Врач удивленно посмотрел на спросившую. Человека, можно сказать, с того света сейчас достают, а у милиции только одно: поговорить!
— Я не знаю, — сухо ответил он. — Посмотрим на динамику. Может быть, завтра. Вы позвоните нам, я вам скажу. Извините, меня действительно больные ждут.

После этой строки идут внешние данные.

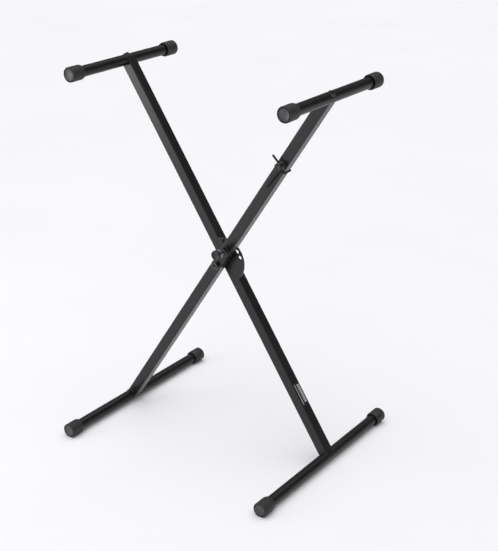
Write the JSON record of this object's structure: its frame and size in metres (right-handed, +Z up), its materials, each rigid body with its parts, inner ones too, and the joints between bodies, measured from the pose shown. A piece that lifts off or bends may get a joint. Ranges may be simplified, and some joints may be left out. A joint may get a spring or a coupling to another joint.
{
  "type": "folding keyboard stand",
  "caption": "Single-X folding keyboard stand: two crossed square arms on a pivot, round top and base tubes with rubber caps, a clutch bracket and a sprung lock pin.",
  "frame": {"origin": "on the floor, midway between the two base tubes, under the pivot and at the middle of the round tubes' length", "axes": "+Z up, Y along the round tubes and the pivot bolt, with +Y towards the rear leg, X across the opening, with +X towards the front arm's top"},
  "size_m": [0.5852, 0.496, 0.8671],
  "materials": {
    "powder_coat": "satin black powder coat",
    "gloss_enamel": "semi-gloss black enamel",
    "rubber": "matte moulded",
    "bare_steel": "plain turned steel",
    "black_fastener": "black oxide",
    "zinc_plate": "bright zinc plate",
    "nylon": "black nylon",
    "spring_wire": "drawn spring wire",
    "black_plastic": "fine moulded grain",
    "label_film": "printed vinyl, plain"
  },
  "bodies": {
    "rear_leg": {"rear_arm": "powder_coat", "rear_arm_plug": "bare_steel", "rear_tube_bolt": "black_fastener", "rear_top_tube": "gloss_enamel", "rear_base_tube": "gloss_enamel", "rear_top_cap_front": "rubber", "rear_top_cap_back": "rubber", "rear_base_cap_front": "rubber", "rear_base_cap_back": "rubber", "rear_pivot_sleeve": "bare_steel", "clutch_bracket": "powder_coat", "pivot_spacer": "nylon", "pivot_bolt": "black_fastener", "pivot_washers": "black_fastener", "pivot_nut": "black_fastener", "rear_label": "label_film"},
    "front_leg": {"front_arm": "powder_coat", "front_arm_plug": "bare_steel", "front_tube_bolt": "black_fastener", "front_top_tube": "gloss_enamel", "front_base_tube": "gloss_enamel", "front_top_cap_front": "rubber", "front_top_cap_back": "rubber", "front_base_cap_front": "rubber", "front_base_cap_back": "rubber", "front_pivot_sleeve": "bare_steel", "pin_housing": "powder_coat", "housing_cap": "black_fastener", "lock_spring": "spring_wire", "strap_peg": "black_plastic", "peg_stud": "bare_steel", "cleat_wires": "black_fastener"},
    "lock_pin": {"lock_pin": "zinc_plate", "pull_knob": "black_plastic"}
  },
  "joints": [
    {"name": "fold", "type": "hinge", "parent": "rear_leg", "child": "front_leg", "pos_m": [0, 0, 0.43354], "axis": [0, 1, 0], "range_deg": [-62.5, 35]},
    {"name": "lock_pin_slide", "type": "slide", "parent": "front_leg", "child": "lock_pin", "axis": [0, 1, 0], "range_m": [0, 0.004], "stiffness_N_per_m": 800, "springref_m": 0.012}
  ]
}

Катя медленно спускалась вниз по лестнице. Ехать в Управление не хотелось. Она предвидела разнос от начальства, которого днем, к счастью, не оказалось на месте, и час ее казни, таким образом, отодвинулся на вечер. Однако ехать все равно придется. И писать объяснительную, а может, и не одну. Признаваться, как она отправила убийцу за ядом в одиночку, и как убийца эта сама отраву и выпила… А если Черная умрет? В голову ей закралась гаденькая мысль, что, если Черная умрет, можно будет сказать, что яд у нее был с собой и она выпила его просто как воду… сказала, что пить хочется. А она ни о чем таком и не подозревала. Но Катя тут же прогнала недостойную мундира ложь, хотя та и выглядела весьма соблазнительно. Да, она, конечно, тут же рассказала все Лысенко, и Игорь сгоряча уже высказал ей все, что думал. Но она на него не в обиде. Действительно, она действовала не как профессионал, а как какой-нибудь дилетант, влезший в расследование и спутавший настоящим профи все карты.
— Где тебя только носит? Я тебе второй час названиваю! — недовольно сказал Лысенко, когда она переступила порог своего кабинета.
Он почему-то сидел за ее столом, хотя у него, во-первых, был собственный стол и собственный кабинет, а во-вторых, было уже довольно поздно.
— Я Сашку домой погнал, — сообщил он. — От греха подальше.
От какого греха, Лысенко не уточнил.
— Ну, так чего ты трубку не берешь?
— Наверное, телефон разрядился… — Катя растерянно полезла в сумку.